In March 2023, after 107 years of the school running, the Board of Directors announced Immaculate Conception's closure as of June 30, 2023.

== Athletics ==
The Immaculate Conception High School Blue Wolves participated in the North Jersey Interscholastic Conference, which comprises small-enrollment schools in Bergen, Hudson County, Morris County and Passaic County counties, and was created following a reorganization of sports leagues in Northern New Jersey by the New Jersey State Interscholastic Athletic Association (NJSIAA). Before league realignment in the fall of 2010, Immaculate Conception was part of the smaller Bergen-Passaic Scholastic League (BPSL). With 320 students in grades 10-12, the school was classified by the NJSIAA for the 2019–20 school year as Non-Public B for most athletic competition purposes, which included schools with an enrollment of 37 to 366 students in that grade range (equivalent to Group I for public schools).

Sports offered included soccer, volleyball, tennis, cross country, basketball, softball, cheerleading, swimming and track.

Athletic accomplishments:
- 2004 Bowling Team: State Tournament Non-Public B sectionals
- 2005-06 Basketball Team: 2nd Place BPSL Carpenter, County Tournament, State Tournament Non-Public B semifinalist
- 2006 Softball Team: 2nd Place BPSL Carpenter, County Tournament, State Tournament Non-Public B semifinalist
- 2006-07 Basketball Team: 1st Place BPSL Carpenter, County Tournament, State Tournament Non-Public B finalist

===Softball===
The team won the Non-Public B state championship each year from 2013 to 2019. The seven consecutive titles are the longest streak in the state and the seven state titles are tied for fifth among all programs in New Jersey.

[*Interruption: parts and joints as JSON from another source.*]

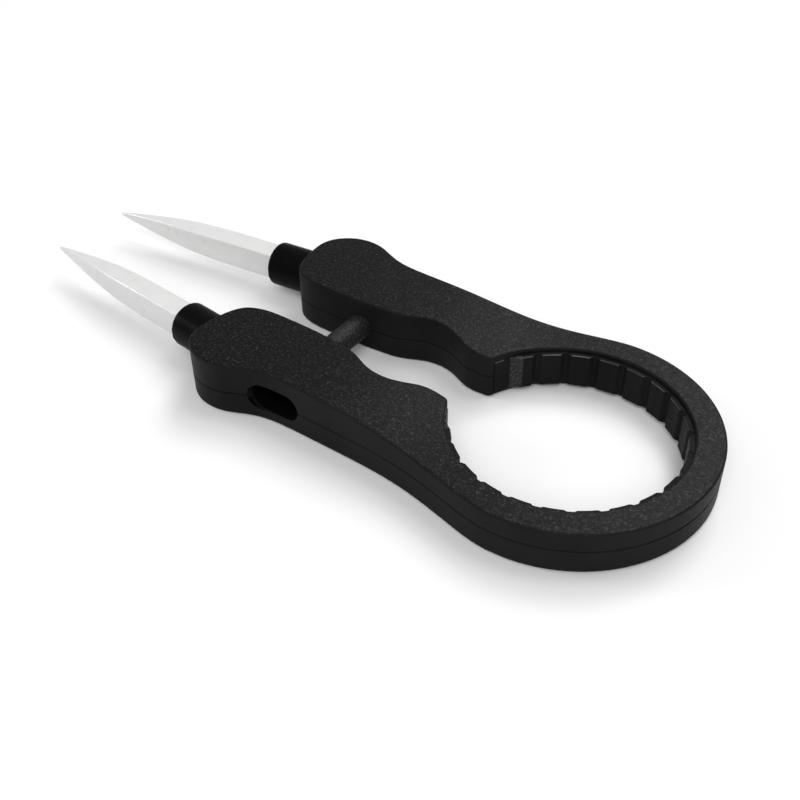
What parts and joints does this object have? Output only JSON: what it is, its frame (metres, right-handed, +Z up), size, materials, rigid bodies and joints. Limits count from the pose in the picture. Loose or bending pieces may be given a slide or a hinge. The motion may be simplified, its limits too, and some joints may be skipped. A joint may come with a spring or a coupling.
{
  "type": "ceramic-tip tweezers",
  "caption": "Tweezers with tapered white ceramic rods in round collars, a black two-shell handle bent into a ring with a notched cap grip, and a guide pin between the arms.",
  "frame": {"origin": "bottom centre of the whole tool's box, on the face it rests on", "axes": "+X from the tips to the back of the ring, +Y towards the arm that holds the guide pin, +Z up out of the resting face"},
  "size_m": [0.1114, 0.04, 0.0084],
  "materials": {
    "shell_black": "fine spark texture on top, satin sides",
    "liner_black": "satin",
    "collar_black": "satin",
    "white_ceramic": "smooth ground zirconia",
    "screw_steel": "dark zinc"
  },
  "bodies": {
    "back": {"upper_shell_ring": "shell_black", "lower_shell_ring": "shell_black", "grip_liner_ring": "liner_black"},
    "arm_far": {"upper_shell_far": "shell_black", "lower_shell_far": "shell_black", "grip_liner_far": "liner_black", "tip_collar_far": "collar_black", "ceramic_tip_far": "white_ceramic", "guide_pin": "collar_black", "case_screws_far": "screw_steel"},
    "arm_near": {"upper_shell_near": "shell_black", "lower_shell_near": "shell_black", "grip_liner_near": "liner_black", "tip_collar_near": "collar_black", "ceramic_tip_near": "white_ceramic", "case_screws_near": "screw_steel"}
  },
  "joints": [
    {"name": "far_arm_flex", "type": "hinge", "parent": "back", "child": "arm_far", "pos_m": [0.04331, 0.01325, 0.0042], "axis": [0, 0, 1], "range_deg": [0, 3.9], "stiffness_Nm_per_rad": 3},
    {"name": "near_arm_flex", "type": "hinge", "parent": "back", "child": "arm_near", "pos_m": [0.04331, -0.01325, 0.0042], "axis": [0, 0, -1], "range_deg": [0, 3.9], "stiffness_Nm_per_rad": 3}
  ],
  "couplings": [
    {"joint": "near_arm_flex", "follows": "far_arm_flex", "ratio": 1}
  ]
}
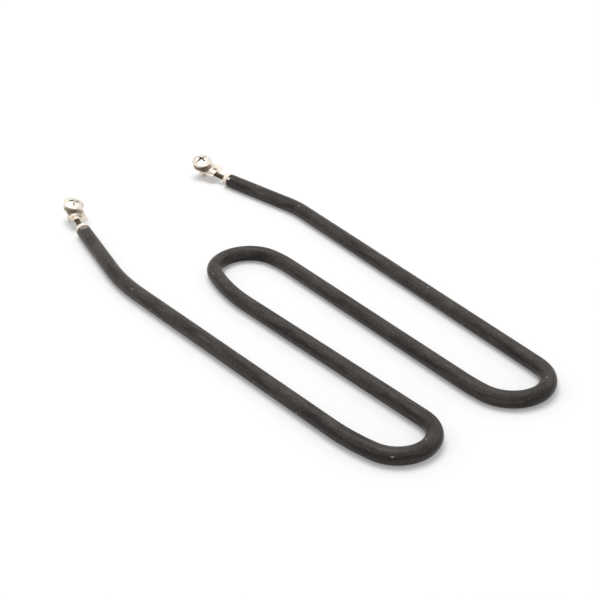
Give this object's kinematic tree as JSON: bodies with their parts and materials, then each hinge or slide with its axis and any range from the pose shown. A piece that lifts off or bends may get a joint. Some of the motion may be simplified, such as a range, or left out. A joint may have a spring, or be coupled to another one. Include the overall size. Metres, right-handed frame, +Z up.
{
  "type": "tubular heating element",
  "caption": "Flat serpentine heating element of round sheathed tube, with a ceramic bushing, a cold pin and a screw terminal on each cut end.",
  "frame": {"origin": "on the surface that the element lies on, below the middle of its outer box", "axes": "+X along the legs, from the terminals towards the far U-bends; +Y from the first leg towards the last; +Z up, out of the element's plane on the side of the screw heads"},
  "size_m": [0.3058, 0.1312, 0.0132],
  "materials": {
    "sheath": "dark oxidised, matte",
    "magnesia": "compacted powder",
    "coil": "drawn wire",
    "bushing": "unglazed",
    "pin": "dull drawn",
    "lug": "nickel-plated",
    "screw": "nickel-plated"
  },
  "bodies": {
    "root": {"sheath": "sheath", "magnesia_fill": "magnesia", "resistance_coil": "coil", "insulating_bushing_1": "bushing", "insulating_bushing_2": "bushing", "cold_pin_1": "pin", "cold_pin_2": "pin", "terminal_lug_1": "lug", "terminal_lug_2": "lug", "terminal_screw_1": "screw", "terminal_screw_2": "screw"}
  },
  "joints": []
}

The softball team won its first state championship in 2013, defeating Sacred Heart High School by a score of 6–4 in the tournament final; Sacred Heart had defeated Immaculate Conception by a 3–1 score in the finals the previous season and was playing its final softball game before the school's closure at the end of the 2012–13 school year.

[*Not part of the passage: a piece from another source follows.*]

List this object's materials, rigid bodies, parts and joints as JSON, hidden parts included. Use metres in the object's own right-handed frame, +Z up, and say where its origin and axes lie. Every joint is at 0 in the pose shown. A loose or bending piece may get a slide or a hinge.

The team repeated as Non-Public B champion in 2014, with a 5–0 win against St. Joseph High School (Hammonton) in the final game of the tournament, finishing with a 27–2 record for the season.

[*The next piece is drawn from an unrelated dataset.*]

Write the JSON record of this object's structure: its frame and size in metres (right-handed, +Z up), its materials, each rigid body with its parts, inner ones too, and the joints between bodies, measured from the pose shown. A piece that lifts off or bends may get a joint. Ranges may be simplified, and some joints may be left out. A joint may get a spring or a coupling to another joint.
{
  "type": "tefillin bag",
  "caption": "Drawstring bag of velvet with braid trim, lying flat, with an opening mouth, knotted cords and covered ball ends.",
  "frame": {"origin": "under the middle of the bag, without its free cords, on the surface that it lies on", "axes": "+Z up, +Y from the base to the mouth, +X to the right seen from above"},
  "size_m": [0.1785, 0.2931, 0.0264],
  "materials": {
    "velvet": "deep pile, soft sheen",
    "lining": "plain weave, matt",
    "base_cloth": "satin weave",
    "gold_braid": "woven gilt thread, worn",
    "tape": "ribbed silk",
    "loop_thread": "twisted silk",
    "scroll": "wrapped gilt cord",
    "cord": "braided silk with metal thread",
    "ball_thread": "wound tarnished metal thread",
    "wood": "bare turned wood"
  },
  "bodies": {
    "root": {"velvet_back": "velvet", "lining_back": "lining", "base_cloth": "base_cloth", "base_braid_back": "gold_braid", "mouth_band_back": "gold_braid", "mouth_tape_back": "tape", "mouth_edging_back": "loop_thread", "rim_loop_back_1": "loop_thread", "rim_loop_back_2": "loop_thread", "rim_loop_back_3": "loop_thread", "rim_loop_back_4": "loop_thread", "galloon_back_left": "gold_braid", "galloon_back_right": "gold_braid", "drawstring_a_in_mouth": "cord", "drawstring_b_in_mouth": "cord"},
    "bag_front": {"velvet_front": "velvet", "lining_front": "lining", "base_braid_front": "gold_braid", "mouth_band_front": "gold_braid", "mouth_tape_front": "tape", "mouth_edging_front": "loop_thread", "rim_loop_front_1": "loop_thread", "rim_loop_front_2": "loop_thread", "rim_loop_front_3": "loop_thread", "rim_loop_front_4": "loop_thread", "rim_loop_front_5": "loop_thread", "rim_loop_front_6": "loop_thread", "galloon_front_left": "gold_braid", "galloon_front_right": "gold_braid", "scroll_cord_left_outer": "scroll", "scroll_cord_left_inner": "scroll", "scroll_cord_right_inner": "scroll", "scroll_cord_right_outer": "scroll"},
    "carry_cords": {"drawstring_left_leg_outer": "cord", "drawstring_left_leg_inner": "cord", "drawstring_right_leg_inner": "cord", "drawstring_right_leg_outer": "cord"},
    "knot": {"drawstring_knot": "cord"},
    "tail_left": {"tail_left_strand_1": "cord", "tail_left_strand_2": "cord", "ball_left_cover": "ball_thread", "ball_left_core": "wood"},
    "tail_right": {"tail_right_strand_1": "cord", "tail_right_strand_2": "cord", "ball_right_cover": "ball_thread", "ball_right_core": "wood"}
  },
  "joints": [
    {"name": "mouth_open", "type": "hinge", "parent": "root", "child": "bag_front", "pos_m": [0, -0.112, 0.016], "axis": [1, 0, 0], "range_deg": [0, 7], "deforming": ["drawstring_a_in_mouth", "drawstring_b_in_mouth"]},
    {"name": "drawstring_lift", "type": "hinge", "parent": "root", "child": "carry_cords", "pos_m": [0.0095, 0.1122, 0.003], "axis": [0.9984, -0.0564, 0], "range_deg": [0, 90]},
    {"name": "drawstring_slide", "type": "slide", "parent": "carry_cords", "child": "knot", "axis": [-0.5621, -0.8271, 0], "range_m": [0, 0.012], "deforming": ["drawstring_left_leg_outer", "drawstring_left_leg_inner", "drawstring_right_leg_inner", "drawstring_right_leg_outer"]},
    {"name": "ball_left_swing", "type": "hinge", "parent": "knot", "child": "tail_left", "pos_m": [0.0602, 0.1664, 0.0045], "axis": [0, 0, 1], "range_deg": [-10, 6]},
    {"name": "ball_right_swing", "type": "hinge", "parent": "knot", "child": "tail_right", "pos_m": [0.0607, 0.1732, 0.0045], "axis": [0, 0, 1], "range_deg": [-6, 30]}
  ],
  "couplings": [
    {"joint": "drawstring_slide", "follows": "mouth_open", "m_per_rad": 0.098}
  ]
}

The team won their third consecutive title in 2015 with a 2–1 win in a rematch against St. Joseph, coming from behind to win the tournament final by scoring one run in the bottom of the sixth inning and a walk-off run on a single with one out in the seventh, finishing the season with a 22–5 record.

In a game that marked Jeff Horohonich's 600th career victory as a coach, the team won its fourth title with a 3–0 win against Benedictine Academy in the 2016 final, to finish the season with a 20–9 record and become the third program to win four straight group titles.

In 2017, the softball team won the Non-Public B championship, defeating Wildwood Catholic High School by a score of 8–2 in the tournament final; the win was the program's fifth consecutive Non-Public B title, setting a state record for consecutive softball state group championships. The team advanced to the inaugural New Jersey State Interscholastic Athletic Association softball Tournament of Champions and made it to the final, where the team lost by a score of 7–6 in extra innings against Immaculate Heart Academy in the tournament final.

In 2018, after winning the program's sixth consecutive Non-Public B title with a 3-0 win against Wildwood Catholic, the team came into the state Tournament of Champions as the sixth and lowest seeded, and won the quarterfinals against third-seed North Hunterdon High School by a score 5-3 and second-seed Robbinsville High School in the semis by 12-2 before losing in the finals by a score of 9–0 to fourth-seed Steinert High School.

The team won its seventh straight Non-Public B state championship in 2019 with a 4-0 win against St. Joseph High School (Hammonton) in the playoff finals.

==Notable alumni==
- Rachel Zegler (born 2001, class of 2019), actress starring in Steven Spielberg's film adaptation of West Side Story.